Stephen Bradshaw, Christian Nau, and Enda Nicholl, Analog Devices
Position sensors and encoders are ubiquitous in automotive and industrial applications where it is vital that the position of the system is known at all times. However, incumbent position sensors and encoders can only provide a single turn or 360° TPO position information. Systems that require TPO position information over multiple rotations or wider measurement range typically incorporate a backup power supply to track and memorize the multiple rotations of the single turn sensor after an unexpected loss of power, or to track multiple turn movement during key-off or power-down. Alternatively, a gear reduction mechanism can be added to the system to reduce the multiple rotations to a single turn, and in combination with a single turn sensor, to find TPO multiturn position information. These solutions are expensive and bulky, and, in the case of the battery backup system, a regular maintenance contract is required.
Rotary and linear encoders are key devices used in applications where the system designer needs to ensure that the position of a mechanical system is always known for closed-loop control, even after a loss of power either as part of the normal operating cycle or accidental. The challenge for system designers is to ensure that the TPO position is available even after a loss of power. If the system state is lost, then a lengthy and often complex procedure is required to reset the system into a known state.

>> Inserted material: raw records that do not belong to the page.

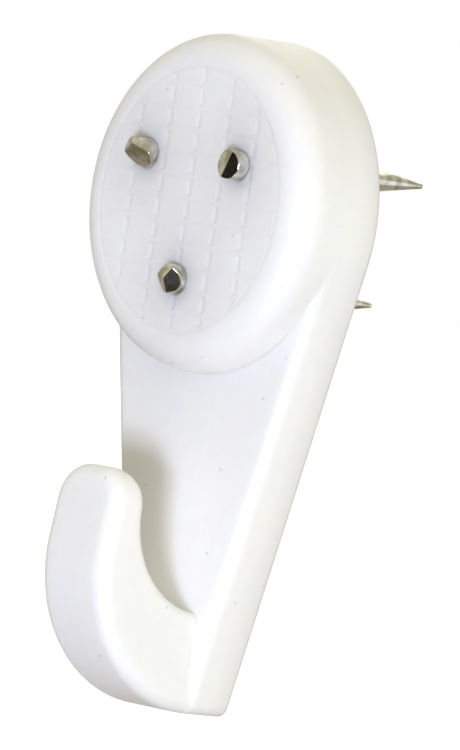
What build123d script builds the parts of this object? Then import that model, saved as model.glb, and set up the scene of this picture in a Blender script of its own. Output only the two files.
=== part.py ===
from build123d import *
import os
from math import asin, cos, hypot, radians, sin, tan

# Hardwall picture hook: one moulded plastic hook that three hardened steel pins nail to a wall.
# Millimetres. X runs across the hook and Z is up. The wall is the plane y = 0, and the pins go
# into it along +Y. The origin is the centre of the round boss, on its flat back.

# Boss, the round block that holds the pins and takes the hammer
boss_diameter = 20.0
boss_thickness = 6.1
boss_face_edge_radius = 1.9

# Waffle grip moulded into the boss's face, inside a fine ring: faint level grooves, and between
# them columns of short V pits
ring_diameter = 15.8
ring_groove_width = 0.26
ring_groove_depth = 0.05
waffle_margin = 0.2
row_pitch = 1.34
row_groove_width = 0.3
row_groove_depth = 0.03
column_pitch = 2.6
pit_length = 0.92
pit_width = 0.5
pit_depth = 0.08

# Back plate, the flat slab behind the boss that narrows into the stem and ends under the hook
overall_height = 40.0
plate_thickness = 3.2
plate_foot_width = 5.75
plate_edge_radius = 0.7

# Hook, a thick J that rises in front of the stem
hook_reach = 11.05
hook_bend_radius = 8.5
hook_arm_thickness = 2.7
hook_floor_thickness = 5.95
hook_seat_radius = 5.65
# The tip rises this far above the top of the seat's round, which leaves room for the curl
hook_rise = 2.3
hook_lean = 6.5
hook_tip_corner_radius = 2.2
# The inner line of the J curls away from the wall at its tip, through this angle
hook_tip_curl_radius = 1.9
hook_tip_curl = 60.0
# The foot of the plate has this rounding too, so that the two run into each other
hook_outer_edge_radius = 0.9
hook_inner_edge_radius = 0.6

# Pins, cut from hard wire: pinched off at the head end, ground to a point at the wall end
pin_diameter = 1.75
pin_circle_diameter = 9.5
pin_point_length = 4.7
pin_tip_diameter = 0.3
pin_first_angle = 30.0
# The pins in turn: how far each reaches into the wall, and how far above its middle its tip is
pin_names = ["pin_upper_right", "pin_upper_left", "pin_lower"]
pin_wall_reaches = [8.35, 8.9, 9.4]
pin_tip_rises = [0.35, 0.0, 0.0]
# Their heads: how far each stands off the face, how far above its middle its facets meet, and
# the heading and slope of each pinched facet
pin_head_peaks = [1.0, 1.35, 1.0]
pin_peak_rises = [0.0, 0.42, 0.0]
pin_head_facets = [
    [(-25.0, 14.0), (155.0, 10.0)],
    [(20.0, 44.0), (-75.0, 44.0), (165.0, 20.0)],
    [(120.0, 24.0), (-30.0, 40.0), (-130.0, 30.0)],
]

foot_z = boss_diameter / 2 - overall_height
face_y = -boss_thickness

# How far a cutting shape runs past the surface that it cuts, and what counts as touching
past = 1.0
touching = 0.001
# Angles, in degrees, of a line that points straight down, and of a square turn
downwards = 270.0
square_turn = 90.0


def sketch_face(points):
    return make_face(Polyline(*points, close=True))


def make_boss():
    """Round block with a broad rounded edge to its face."""
    height = boss_thickness - plate_thickness / 2
    block = Pos(0, face_y, 0) * Rot(-90, 0, 0) * Cylinder(
        boss_diameter / 2, height, align=(Align.CENTER, Align.CENTER, Align.MIN)
    )
    face_rim = block.edges().filter_by(GeomType.CIRCLE).sort_by(Axis.Y)[0]
    return fillet(face_rim, boss_face_edge_radius)


def make_plate():
    """Slab whose sides leave the boss along its tangents and close in on the foot."""
    boss_radius = boss_diameter / 2
    half_foot = plate_foot_width / 2
    foot_distance = hypot(half_foot, foot_z)
    # Where the radius from the boss's centre meets the line to the foot's corner squarely
    tangent_angle = asin(half_foot / foot_distance) - asin(boss_radius / foot_distance)
    tangent = (boss_radius * cos(tangent_angle), boss_radius * sin(tangent_angle))
    mirrored = (-tangent[0], tangent[1])
    over = ThreePointArc(tangent, (0, boss_radius), mirrored)
    sides = Polyline(mirrored, (-half_foot, foot_z), (half_foot, foot_z), tangent)
    outline = make_face([*over.edges(), *sides.edges()])
    foot_corners = outline.vertices().group_by(Axis.Y)[0]
    outline = fillet(foot_corners, hook_outer_edge_radius)
    slab = extrude(Plane.XZ * outline, plate_thickness)
    return fillet(slab.edges().group_by(Axis.Y)[0], plate_edge_radius)


def hook_lines():
    """Outer and inner lines of the J in side view, in Y and Z, from its root up to its tip."""
    root_y = -plate_thickness / 2
    seat_z = foot_z + hook_floor_thickness
    top_z = seat_z + hook_seat_radius + hook_rise
    arm_y = hook_arm_thickness - hook_reach
    bend_y = hook_bend_radius - hook_reach
    seat_centre = (arm_y + hook_seat_radius, seat_z + hook_seat_radius)

    foot = Line((root_y, foot_z), (bend_y, foot_z))
    bend_centre = (bend_y, foot_z + hook_bend_radius)
    bend = CenterArc(bend_centre, hook_bend_radius, downwards, -square_turn - hook_lean)
    lean_shift = (top_z - (bend @ 1).Y) * tan(radians(hook_lean))
    arm = Line(bend @ 1, ((bend @ 1).X + lean_shift, top_z))
    floor = Line((root_y, seat_z), (seat_centre[0], seat_z))
    seat = CenterArc(seat_centre, hook_seat_radius, downwards, -square_turn)
    curl_z = top_z - hook_tip_curl_radius * sin(radians(hook_tip_curl))
    inside = Line(seat @ 1, (arm_y, curl_z))
    curl = CenterArc((arm_y - hook_tip_curl_radius, curl_z), hook_tip_curl_radius, 0, hook_tip_curl)
    return [foot, bend, arm], [floor, seat, inside, curl]


def long_edges(block, lines):
    """Edges of the J that run beside the given lines, and over its tip where the lines end."""
    paths = [Plane.YZ * line for line in lines]
    tip_z = (lines[-1] @ 1).Y
    chosen = []
    for edge in block.edges():
        middle = edge @ 0.5
        beside = min(path.distance_to(Vertex(0, middle.Y, middle.Z)) for path in paths) < touching
        crosses = abs((edge @ 0).X - (edge @ 1).X) > hook_tip_corner_radius
        if beside and (not crosses or middle.Z > tip_z - touching):
            chosen.append(edge)
    return chosen


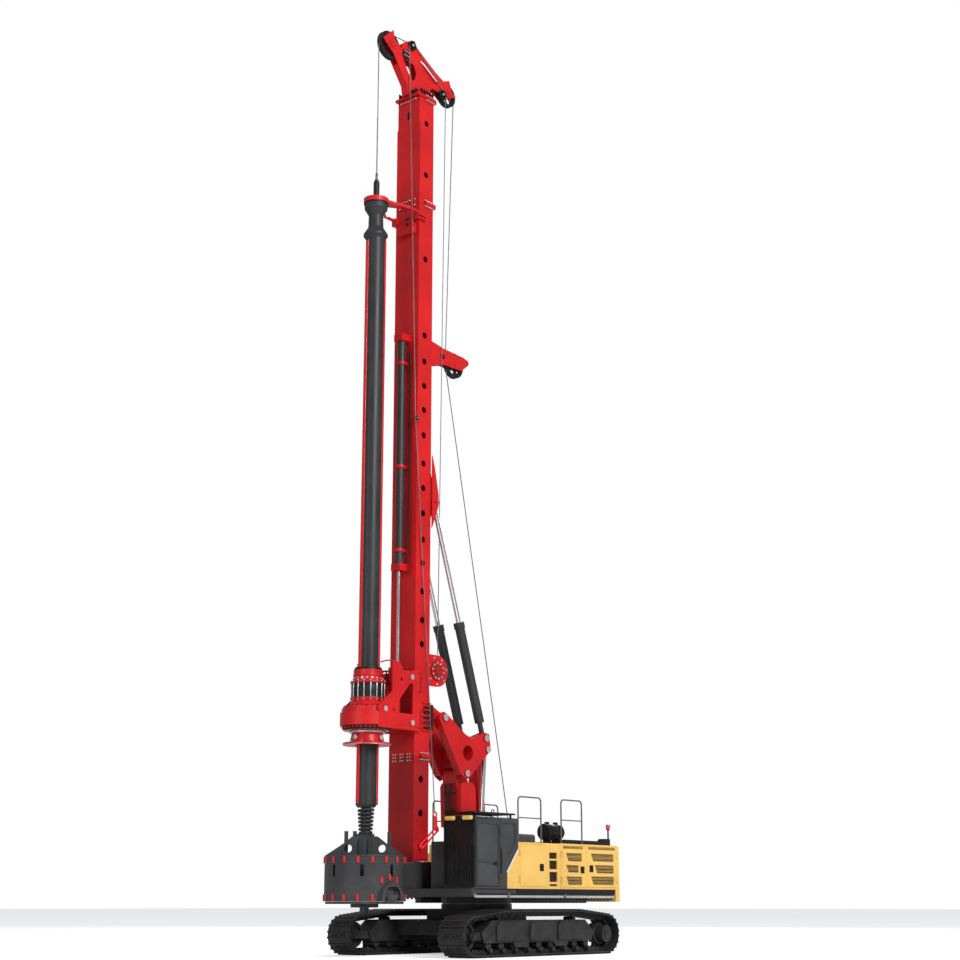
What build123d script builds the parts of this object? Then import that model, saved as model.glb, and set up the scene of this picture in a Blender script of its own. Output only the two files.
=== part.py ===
from build123d import *
import math
import os

# Rotary piling rig on tracks, parked with its mast up and a drilling bucket on its kelly bar.
# Millimetres, X forward, Y to the left, Z up, and the tracks stand on Z = 0. The pieces are
# modelled with the slewing axis at X = 0 and are moved by SHIFT_X when they are written, so
# that the origin lies under the middle of the whole rig.
SHIFT_X = -412

# Running clearances
PIN_FIT = 0.8
PAD_FIT = 0.5
SLIDE_FIT = 7.0
SEAT_GAP = 0.3

# Tracks
GAUGE = 3670
SHOE_WIDTH = 800
SHOE_COUNT = 48
SHOE_PLATE = 30
SHOE_LUG = 35
CHAIN_DEPTH = 110
CHAIN_NOTCH = 60
CHAIN_FLAT = 0.36
CHAIN_WIDTH = 250
IDLER = (2640, 490, 425)
CARRIER_FRONT = (1480, 925, 120)
CARRIER_REAR = (-1480, 925, 120)
SPROCKET = (-2610, 500, 435)
ROLLER_COUNT = 9
ROLLER_RADIUS = 100
ROLLER_SPAN = 3860
FRAME_HALF = 255
FRAME_Z = (330, 850)
BOSS_RADIUS = 210
BOSS_LENGTH = 340
PANEL_OUT = 45
FRAME_PANELS = ((-1700, -650), (-420, 480), (740, 1750))
ROLLER_GUARDS = ((-1150, -450), (450, 1150))

# Undercarriage centre and slewing ring
CENTRE_HALF = 900
BEAM_X = 1050
BEAM_WIDTH = 460
BEAM_Z = (480, 990)
RING_RADIUS = 900
RING_Z = (1090, 1235)
RING_GAP = 0.5

# Upper platform
DECK_X = (-3980, 1900)
DECK_HALF = 1450
DECK_Z = (1400, 1600)
DECK_SEAT = DECK_Z[1] + SEAT_GAP
SPINE_HALF = 520
WALKWAY_DEPTH = 50
WALKWAY_Z = (1380, 1480)

# Boom, links and delta frame: pin places in X and Z
PIN_BOOM_FOOT = (700, 1950)
PIN_BOOM_HEAD = (930, 4445)
PIN_DELTA_REAR = (100, 5100)
PIN_TIE_FOOT = (
    PIN_BOOM_FOOT[0] + PIN_DELTA_REAR[0] - PIN_BOOM_HEAD[0],
    PIN_BOOM_FOOT[1] + PIN_DELTA_REAR[1] - PIN_BOOM_HEAD[1],
)
PIN_LUFF_FOOT = (330, 2060)
PIN_BACKSTAY_FOOT = (170, 5385)
PIN_BACKSTAY_HEAD = (2155, 11310)
PIN_MAST = (1780, 5787)
PIN_RADIUS = 60
LINK_Y = 355
DELTA_OUT = 460
DELTA_IN = 250
DELTA_PLATE = 30
DELTA_TUBE = (880, 4960)
DELTA_TUBE_RADIUS = 225
DELTA_TUBE_BORE = 195
BOOM_HALF = 350
YOKE_HALF = 235
TIE_HALF = 150
TOWER_Y = (466, 496)

# Cylinders: barrel, rod and eye radii. The rod's eye is the pivot left open, so its bore has room to drift
LUFF_BARREL = 105
LUFF_ROD = 56
LUFF_EYE = 100
LUFF_DRIFT = 6
BACKSTAY_BARREL = 125
BACKSTAY_ROD = 62
BACKSTAY_EYE = 112
BACKSTAY_DRIFT = 17
BACKSTAY_PIN = 48
BORE_ROOM = 20
GLAND = 90
EYE_WIDTH = 120

# Mast
MAST_BACK = 2304
MAST_FRONT = 2876
MAST_HALF = 395
MAST_WALL = 30
RAIL_OUT = 30
RAIL_DEPTH = 100
RAIL_TOP = 21800
MAST_FOOT_Z = 2240
MAST_SPLIT_Z = (4770, 19500)
MAST_TOP_Z = 22620
FLANGE_OUT = 55
FLANGE_THICK = 60
FLANGE_BACK = 250
FRONT_FLANGE_HALF = 300
ROPE_BOX_HALF = 310
ROPE_BOX_Z = (18600, 19050)
FOOT_COVER_X = (2330, 2760)
FOOT_COVER_Z = (2290, 3300)
SIDE_HOLE_RADIUS = 85
AUX_WINCH = (1975, 6950)
SIDE_HOLES_Z = (
    (3390, 4210),
    (7560, 8170, 8910, 9640, 10250, 10940, 11610, 12260, 13020, 13710, 14370, 15040, 15760, 17910),
    (20350, 21870),
)

# Mast head
HEAD_HALF = 110
HEAD_PLATE = 25
SHEAVE_FRONT = (3720, 23900, 400)
SHEAVE_REAR = (1370, 23330, 350)
SHEAVE_AUX = (2930, 24180, 150)
SHEAVE_WIDTH = 110
SHEAVE_GROOVE = 40

# Rope guide on the back of the mast
GUIDE_SHEAVE = (1000, 15400, 350)
GUIDE_PLATE_Y = (70, 100)

# Crowd cylinder and carriage
CROWD_X = 3050
CROWD_BARREL = 102
CROWD_BORE = 70
CROWD_ROD = 42
CROWD_Z = (9441, 15576)
CROWD_ROD_Z = (6960, 11900)
CARRIAGE_IN = MAST_HALF + RAIL_OUT + SLIDE_FIT
CARRIAGE_OUT = 620
CARRIAGE_PLATE = 40
CARRIAGE_BACK = 14
CARRIAGE_Z = (5345, 6860)
CRADLE_END = 4350
CRADLE_PINS = ((4134, 5800), (3198, 6650), (3170, 5530))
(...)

Modern factories are becoming more dependent on robots and cobots to reduce cycle times, increase factory throughput, and improve efficiency. One of the major costs and inefficiencies associated with standard robots, cobots, and other automated assembly equipment is the resulting downtime required for rehoming and intializing power-up following a sudden loss of power while operating. This resulting downtime and productivity loss are both costly and inefficient. Although this issue can be solved with backup batteries, memory, and single turn sensors, these solutions have their limitations. Battery packs have a limited lifespan, and maintenance/service contracts are required to manage the battery replacement. In certain environments, where there is a risk of explosion, the maximum energy that can be stored in the battery pack is limited. The reduction in energy storage leads to a shorter maintenance cycle where the batteries must be replaced more frequently.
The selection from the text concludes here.